Another helpful check is to compare your simplified prediction with what you would expect physically. For instance, if a heating system predicts the fluid gets colder while heat is added, something is wrong with the assumptions, the signs, or the setup.

Conclusion

Selecting governing assumptions is one of the most important skills in Thermofluids 2 because it connects the real system to the equations used to model it. students, the main idea is to use physical reasoning, dimensionless numbers, and order-of-magnitude thinking to decide which effects are essential and which can be neglected. In coupled thermofluid systems, this choice determines how heat transfer and fluid flow are linked in the final model.

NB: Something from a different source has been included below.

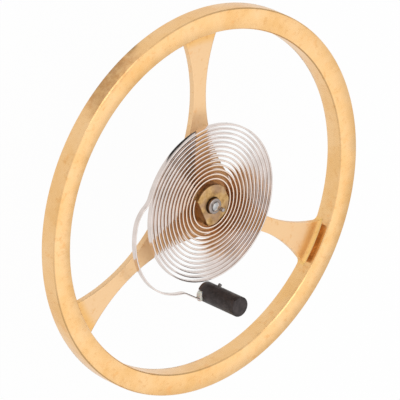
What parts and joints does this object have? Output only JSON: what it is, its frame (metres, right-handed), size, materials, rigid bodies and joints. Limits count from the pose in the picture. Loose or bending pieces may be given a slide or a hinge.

A well-chosen set of assumptions makes analysis practical, accurate, and meaningful ✅.

Study Notes

Governing assumptions simplify a real thermofluid system while keeping the important physics.
Choose assumptions by first understanding the physical situation, not by jumping straight into equations.
Common decisions include steady or unsteady, incompressible or compressible, constant or variable properties, and one-dimensional or multi-dimensional flow.
The Reynolds number $\mathrm{Re}$, Prandtl number $\mathrm{Pr}$, and Mach number $\mathrm{Ma}$ help judge which effects matter.
Steady flow means no time variation at a fixed point, so $\frac{\partial}{\partial t}=0$ for the relevant variable.
Incompressible flow usually means density is approximately constant.
Constant-property models are useful when temperature changes are small.
Heat transfer may involve conduction, convection, and radiation, but not all are equally important in every problem.
Good assumptions depend on geometry, fluid type, speed, temperature range, and desired accuracy.
In coupled thermofluid systems, assumptions control how the flow equations and heat transfer equations work together.